▶ Instructions to follow
Write out the listing below again, precisely as it is given.

┌─ Source excerpt

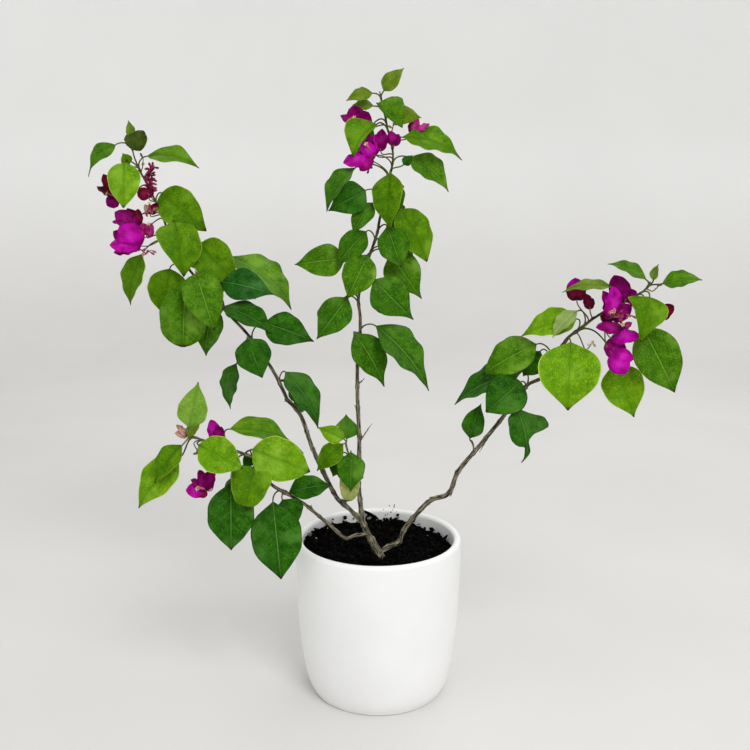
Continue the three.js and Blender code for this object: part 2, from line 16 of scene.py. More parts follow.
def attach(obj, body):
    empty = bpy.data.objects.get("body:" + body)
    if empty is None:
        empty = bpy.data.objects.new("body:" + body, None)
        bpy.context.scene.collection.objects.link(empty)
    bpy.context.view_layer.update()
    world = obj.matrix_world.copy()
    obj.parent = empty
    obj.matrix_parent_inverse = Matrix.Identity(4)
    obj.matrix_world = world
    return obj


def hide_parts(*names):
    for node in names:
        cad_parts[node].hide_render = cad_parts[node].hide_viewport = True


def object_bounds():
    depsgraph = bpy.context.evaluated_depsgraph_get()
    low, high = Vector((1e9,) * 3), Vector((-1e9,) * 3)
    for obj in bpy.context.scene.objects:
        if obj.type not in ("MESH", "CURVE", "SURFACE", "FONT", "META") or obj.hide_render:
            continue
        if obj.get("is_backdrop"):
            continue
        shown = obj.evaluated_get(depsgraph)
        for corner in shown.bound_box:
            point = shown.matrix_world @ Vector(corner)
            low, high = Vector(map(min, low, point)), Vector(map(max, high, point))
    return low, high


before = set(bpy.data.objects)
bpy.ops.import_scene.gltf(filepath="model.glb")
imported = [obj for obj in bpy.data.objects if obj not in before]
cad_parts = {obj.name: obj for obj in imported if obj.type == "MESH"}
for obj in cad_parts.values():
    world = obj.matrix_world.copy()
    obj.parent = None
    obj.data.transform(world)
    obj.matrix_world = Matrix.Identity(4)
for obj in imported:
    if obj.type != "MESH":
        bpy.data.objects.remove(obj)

└─

▶ Output of the exercise
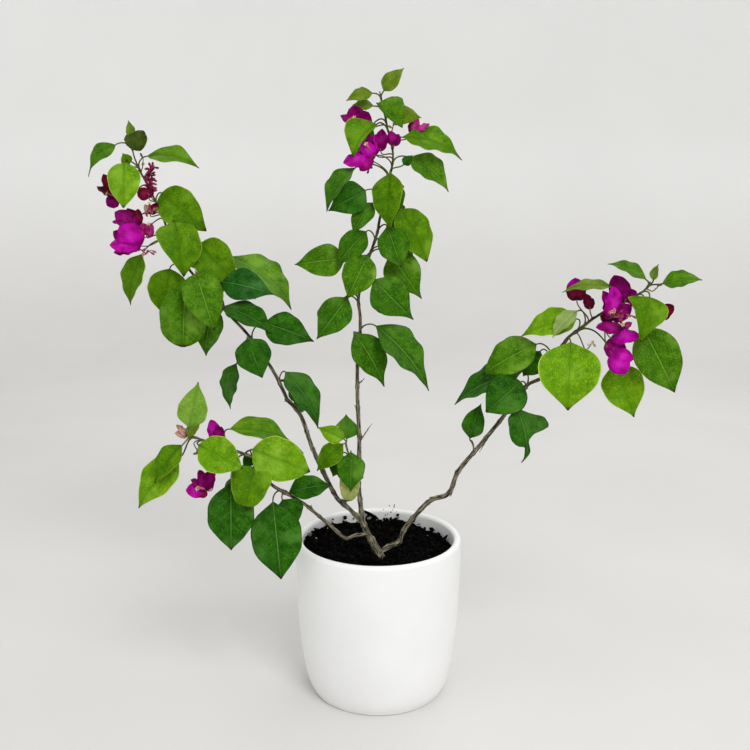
Continue the three.js and Blender code for this object: part 2, from line 16 of scene.py. More parts follow.
def attach(obj, body):
    empty = bpy.data.objects.get("body:" + body)
    if empty is None:
        empty = bpy.data.objects.new("body:" + body, None)
        bpy.context.scene.collection.objects.link(empty)
    bpy.context.view_layer.update()
    world = obj.matrix_world.copy()
    obj.parent = empty
    obj.matrix_parent_inverse = Matrix.Identity(4)
    obj.matrix_world = world
    return obj


def hide_parts(*names):
    for node in names:
        cad_parts[node].hide_render = cad_parts[node].hide_viewport = True


def object_bounds():
    depsgraph = bpy.context.evaluated_depsgraph_get()
    low, high = Vector((1e9,) * 3), Vector((-1e9,) * 3)
    for obj in bpy.context.scene.objects:
        if obj.type not in ("MESH", "CURVE", "SURFACE", "FONT", "META") or obj.hide_render:
            continue
        if obj.get("is_backdrop"):
            continue
        shown = obj.evaluated_get(depsgraph)
        for corner in shown.bound_box:
            point = shown.matrix_world @ Vector(corner)
            low, high = Vector(map(min, low, point)), Vector(map(max, high, point))
    return low, high


before = set(bpy.data.objects)
bpy.ops.import_scene.gltf(filepath="model.glb")
imported = [obj for obj in bpy.data.objects if obj not in before]
cad_parts = {obj.name: obj for obj in imported if obj.type == "MESH"}
for obj in cad_parts.values():
    world = obj.matrix_world.copy()
    obj.parent = None
    obj.data.transform(world)
    obj.matrix_world = Matrix.Identity(4)
for obj in imported:
    if obj.type != "MESH":
        bpy.data.objects.remove(obj)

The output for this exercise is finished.